• MATERIAL PROVIDED:
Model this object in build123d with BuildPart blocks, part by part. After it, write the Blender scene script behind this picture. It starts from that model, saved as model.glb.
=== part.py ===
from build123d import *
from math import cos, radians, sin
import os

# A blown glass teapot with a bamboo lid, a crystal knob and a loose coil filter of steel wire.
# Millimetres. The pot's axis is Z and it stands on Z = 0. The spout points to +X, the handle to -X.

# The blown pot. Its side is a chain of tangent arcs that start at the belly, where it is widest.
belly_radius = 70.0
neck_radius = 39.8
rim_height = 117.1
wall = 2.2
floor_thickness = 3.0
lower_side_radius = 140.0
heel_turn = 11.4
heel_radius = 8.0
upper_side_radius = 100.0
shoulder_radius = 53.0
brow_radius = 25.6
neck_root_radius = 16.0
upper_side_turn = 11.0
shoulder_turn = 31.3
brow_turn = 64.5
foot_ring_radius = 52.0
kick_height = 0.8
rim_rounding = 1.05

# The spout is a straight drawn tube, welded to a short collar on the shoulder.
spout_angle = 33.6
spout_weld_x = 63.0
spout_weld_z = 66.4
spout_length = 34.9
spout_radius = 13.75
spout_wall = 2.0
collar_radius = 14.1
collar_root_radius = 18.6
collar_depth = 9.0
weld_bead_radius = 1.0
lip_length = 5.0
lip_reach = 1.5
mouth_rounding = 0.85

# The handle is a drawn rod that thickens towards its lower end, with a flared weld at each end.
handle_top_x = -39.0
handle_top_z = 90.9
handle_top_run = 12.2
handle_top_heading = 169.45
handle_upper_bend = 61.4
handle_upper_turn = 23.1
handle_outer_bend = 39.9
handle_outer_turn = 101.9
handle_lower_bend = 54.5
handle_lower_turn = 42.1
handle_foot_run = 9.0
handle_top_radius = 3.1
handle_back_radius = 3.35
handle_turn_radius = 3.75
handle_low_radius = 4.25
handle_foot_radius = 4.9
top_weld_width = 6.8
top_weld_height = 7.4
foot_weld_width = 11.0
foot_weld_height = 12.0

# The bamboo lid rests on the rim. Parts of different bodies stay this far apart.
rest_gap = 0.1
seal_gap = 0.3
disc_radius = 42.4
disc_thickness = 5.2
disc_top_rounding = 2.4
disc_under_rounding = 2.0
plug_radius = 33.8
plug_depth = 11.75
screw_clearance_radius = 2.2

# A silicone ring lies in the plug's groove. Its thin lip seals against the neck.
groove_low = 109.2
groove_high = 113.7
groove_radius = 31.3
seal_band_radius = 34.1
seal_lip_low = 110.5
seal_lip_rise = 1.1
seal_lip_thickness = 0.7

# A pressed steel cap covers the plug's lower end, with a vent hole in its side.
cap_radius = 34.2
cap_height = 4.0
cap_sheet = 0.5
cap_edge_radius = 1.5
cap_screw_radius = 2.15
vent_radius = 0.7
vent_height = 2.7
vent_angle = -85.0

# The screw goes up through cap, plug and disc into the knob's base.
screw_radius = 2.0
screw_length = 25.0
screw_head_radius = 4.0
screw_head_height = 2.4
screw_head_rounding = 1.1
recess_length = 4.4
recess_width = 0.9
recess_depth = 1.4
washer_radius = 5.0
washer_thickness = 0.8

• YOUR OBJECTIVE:
Give again, word for word, the lines of the listing, starting at its first line and ending with the line containing "# Millimetres. The".

• FINAL RESULT:
Model this object in build123d with BuildPart blocks, part by part. After it, write the Blender scene script behind this picture. It starts from that model, saved as model.glb.
=== part.py ===
from build123d import *
from math import cos, radians, sin
import os

# A blown glass teapot with a bamboo lid, a crystal knob and a loose coil filter of steel wire.
# Millimetres. The pot's axis is Z and it stands on Z = 0. The spout points to +X, the handle to -X.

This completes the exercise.